Some studies indicated that VACV may be introduced in the farms by contaminated milkers who work in different properties [1, 32]. Nevertheless, in the current study, the sharing of employers among farms was not a significant risk factor. Animal movement and migration of workers in dairy farms were considered major causes of VACV spread in Brazilian Amazon biome [33], whereas milk truck was indicated as a probable route of transmission and dissemination of this poxvirus in outbreaks diagnosed in Midwestern Brazil [15]. Other authors showed that an inadequate destination of garbage in public collection site was associated to VACV-positive seroprevalence [6]. In the current study, there were no significant associations between seropositivity and animal trade or delivery of milk. However, we observed higher positivity in large farms housing a high number of animals. Another recent study performed in DF indicated that the circulation and introduction of infected cattle of neighboring states may be an important epidemiological factor to the disease [3]. In addition, DF is an important route of animal transport among Brazilian states of the Southeast, Midwest, and Northeast.

The current study has showed that consumption of raw milk is common in 30% of farms in DF. This situation represents an important risk to the local public health. Scientific evidence indicates a possible animal and human infection by ingestion of VACV-contaminated milk [34]. Infectious particles and/or DNA of the VACV have already been detected in milk of cows naturally [35] and experimentally [36] infected, besides milk experimentally infected and subjected to heat treatment [37]. Furthermore, there is a risk for humans associated with the consumption or manipulation of contaminated cheese [38, 39]. In the current study, there was no significant relationship between the farm positivity and the manipulation of cheese and their derivatives by farmers. However, significant association between seropositivity and the non-production of dairy derivatives was observed (p < 0.05), but this association does not seem to have biological significance.

Wild rodents have been considered possible reservoirs and transmitters of the disease and risk factors to the infection [6, 11, 35, 40, 41]. Moreover, other domestic and wild animals, such as dogs, cats, horses, opossums, coati, marsupials, pigs, rabbits, sheep, and monkeys also appear to be linked to the VACV transmission cycle [4, 6, 9, 10, 42, 43]. In the present study, there was correlation only between seropositivity and the presence of sheep and goats (p < 0.05), but this significance does not seem to have biological relevance, since these animals do not seem to act as reservoirs for BV. In addition, there is no data related to bovine poxviruses in small ruminants of the region.

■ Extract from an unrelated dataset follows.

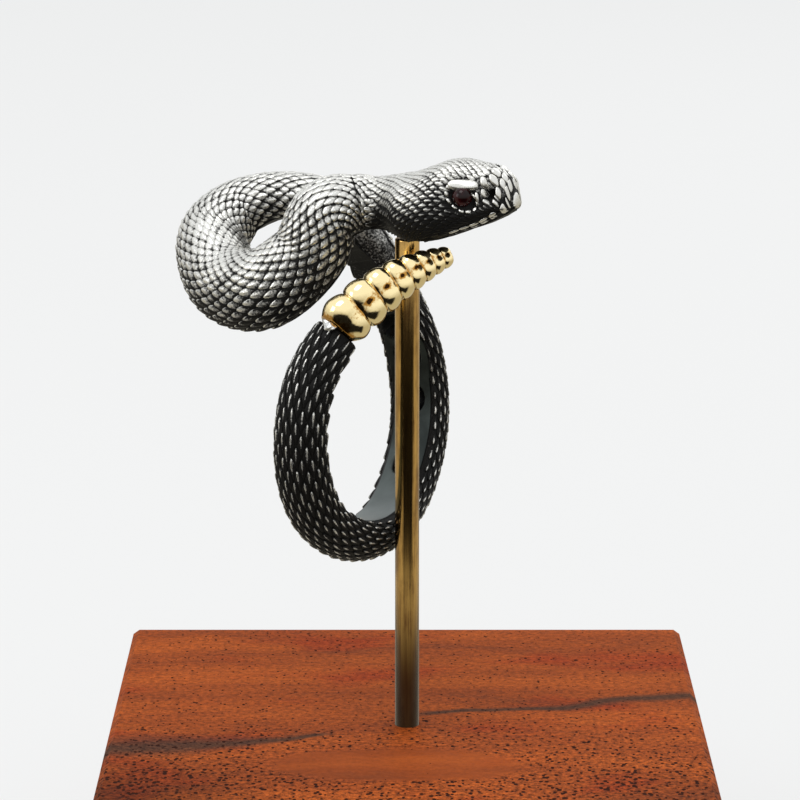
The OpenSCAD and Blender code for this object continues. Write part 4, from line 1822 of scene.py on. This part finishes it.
@dataclass
class Studio:
    """The floor, the soft lights and the camera at the photograph's view."""

    floor_r: float = 6.0
    floor_z: float = -0.00002
    floor_tone: Triple = (0.24, 0.24, 0.238)
    floor_glow: float = 0.66
    sensor: float = 36.0
    eye: Triple = (-0.589, -258.920, 116.575)
    pitch: float = 75.2
    lens: float = 147.0
    aim: Triple = (0.0, 0.0, 0.05)
    pale: Triple = (0.893, 0.893, 0.888)
    cool: Triple = (1.02, 1.05, 1.08)
    warm: Triple = (0.50, 0.47, 0.38)
    dark: Triple = (0.012, 0.011, 0.010)
    ahead: Triple = (0.12, -0.99, 0.0)

    BOXES = (
        # name, place in metres, side in metres, power in watts
        ("top_box", (-0.10, -0.12, 0.50), 0.22, 0.55),
        ("left_box", (-0.45, -0.20, 0.25), 0.26, 0.45),
        ("back_box", (0.25, 0.40, 0.35), 0.30, 0.35),
    )

    def build(self) -> None:
        """Makes the whole studio."""
        self._camera()
        self._floor()
        self._room()
        for name, place, size, power in self.BOXES:
            self._soft_box(name, place, size, power)

    def _camera(self) -> None:
        """Puts the camera at the photograph's view."""
        camera = bpy.data.objects.new("camera", bpy.data.cameras.new("camera"))
        bpy.context.scene.collection.objects.link(camera)
        camera.location = Vector(self.eye) * MM
        camera.rotation_euler = (math.radians(self.pitch), 0.0, 0.0)
        camera.data.lens = self.lens
        camera.data.sensor_width = self.sensor
        camera.data.clip_start = 0.01
        bpy.context.scene.camera = camera

    def _floor(self) -> None:
        """Makes the plain pale floor."""
        turn = 2 * np.pi * np.arange(64) / 64
        mesh = bpy.data.meshes.new("floor")
        points = [(self.floor_r * math.cos(t), self.floor_r * math.sin(t), self.floor_z) for t in turn]
        mesh.from_pydata(points, [], [list(range(64))])
        material, net = new_material("floor")
        net.surface(
            {
                "Base Color": (*self.floor_tone, 1.0),
                "Roughness": 0.9,
                "Specular IOR Level": 0.0,
                "Emission Color": (*self.pale, 1.0),
                "Emission Strength": self.floor_glow,
            }
        )
        mesh.materials.append(material)
        floor = bpy.data.objects.new("floor", mesh)
        bpy.context.scene.collection.objects.link(floor)
        floor.visible_glossy = False

    def _room(self) -> None:
        """Lights the room: cool from above, warm from below, and dark low down in front."""
        world = bpy.data.worlds.new("room")
        bpy.context.scene.world = world
        world.use_nodes = True
        net = Net(world.node_tree)
        way = net.node("ShaderNodeTexCoord", {}, {}, 0)
        up = way.part(2)
        facing = net.node("ShaderNodeVectorMath", {"operation": "DOT_PRODUCT"}, {0: way, 1: self.ahead}, 1)
        level = (1.0001 - up * up) ** 0.5
        dark = (facing / level).step(0.42, 0.66) * (1 - up.step(-0.24, -0.08)) * up.step(-0.92, -0.78)
        bright = up.step(-0.35, 0.45).blend(self.warm, self.cool)
        room = dark.blend(bright, self.dark)
        seen = net.node("ShaderNodeLightPath", {}, {}, 0)
        colour = seen.blend(room, self.pale)
        light = net.node("ShaderNodeBackground", {}, {"Color": colour, "Strength": 1.0})
        net.node("ShaderNodeOutputWorld", {}, {"Surface": light})

    def _soft_box(self, name: str, place: Triple, size: float, power: float) -> None:
        """Hangs one square soft light that points at the ring.

        Args:
            name: Its name.
            place: Where it hangs, in metres.
            size: Its side, in metres.
            power: Its power, in watts.
        """
        light = bpy.data.lights.new(name, "AREA")
        light.energy = power
        light.size = size
        lamp = bpy.data.objects.new(name, light)
        lamp.location = place
        lamp.rotation_euler = (Vector(self.aim) - Vector(place)).to_track_quat("-Z", "Y").to_euler()
        bpy.context.scene.collection.objects.link(lamp)


def main() -> None:
    """Dresses the ring and its stand in order."""
    logging.basicConfig(level=logging.INFO, format="%(name)s: %(message)s")
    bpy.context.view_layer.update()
    bpy.context.scene.view_settings.view_transform = "Standard"
    Studio().build()

    snake, ring = Snake(), RingPlace()
    ring.settle(snake.eye_middle(1), "eye_right")
    LOG.info("the ring's middle is at %s mm", np.round(ring.middle, 3))

    silver = ScaleSilver().make()
    plates = HeadPlates(snake, ring)
    pieces = Skin(snake, ring).build(silver, WallSilver().make())
    pieces += Scales(snake, ring).build(silver, plates.shells())
    pieces.append(plates.build(silver))
    for piece in pieces[:2]:
        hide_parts("snake")

    garnet = GarnetStone().make()
    for node in ("eye_right", "eye_left"):
        Eye(snake.eye_d).build(node, garnet)
    Rattle(snake, ring).build(RattleGold().make())
    Solder(snake, ring).build(SolderSilver().make())
    stand = Stand()
    stand.build_rod(RodBrass().make())
    stand.dress_block(Rosewood().make())


if __name__ == "__main__":
    main()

The current study showed that veterinary assistance is not common in cattle farms in DF. No beef and mixed positive farms claimed to have, at the moment of the study, this assistance. When veterinary assistance occurs on the farms, management and prophylaxis are generally more appropriate, and according to Megid et al. [14], the percentage of infection by VACV is directly correlated with the introduction of control measures in the property. The technification of the farms, including mechanized milking, is another factor considered positive for minimizing infections by VACV [10]. In addition, most regional dairy farms have some particular features of production, such as own consumption of the produced milk and the fact that dairy production is not the main activity of many properties.

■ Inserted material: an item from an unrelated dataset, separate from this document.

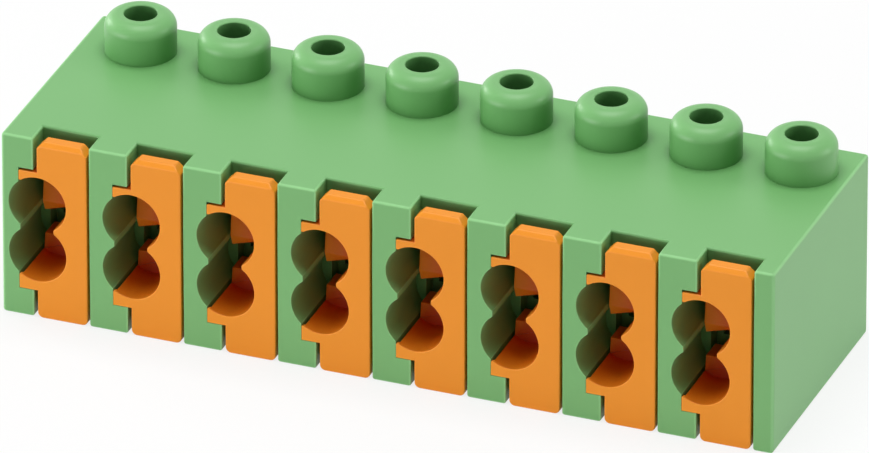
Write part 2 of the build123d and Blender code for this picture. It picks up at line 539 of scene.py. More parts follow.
GREEN_PLASTIC = PlasticFinish(
    name="green_plastic",
    color=(0.193, 0.458, 0.168),
    roughness=0.36,
    specular=0.3,
    painted_shade_richness=0.5,
    painted_shade_darkness=0.4,
    painted_shade_falloff=1.5,
    edge_highlight_strength=0.8,
    tone_drift=0.05,
    grain_depth=0.6e-6,
)
ORANGE_PLASTIC = PlasticFinish(
    name="orange_plastic",
    color=(0.870, 0.295, 0.020),
    roughness=0.38,
    specular=0.25,
    painted_shade_richness=2.8,
    painted_shade_darkness=0.45,
    painted_shade_falloff=1.0,
    edge_highlight_strength=0.15,
    tone_drift=0.05,
    grain_depth=0.6e-6,
)
SPRING_STEEL = MetalFinish("spring_steel", (0.55, 0.55, 0.56), 0.3, 0.5e-6, (1.0, 1.0, 30.0))
TINNED_COPPER = MetalFinish("tinned_copper", (0.66, 0.65, 0.62), 0.34, 0.4e-6, (1.0, 12.0, 1.0))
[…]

The serological results of the current study indicate the circulation of VACV in the cattle herds from DF, although no clinical case of BV had been officially notified in the region in 2015 [3]. Thus, according to the considerable seropositivity for VACV and current viral circulation in the region, more epidemiological studies are needed to provide additional data that elucidate the origin, zoonotic potential, dissemination dynamics of BV, and possible domestic and wild reservoirs, as has been studied in other regions [35].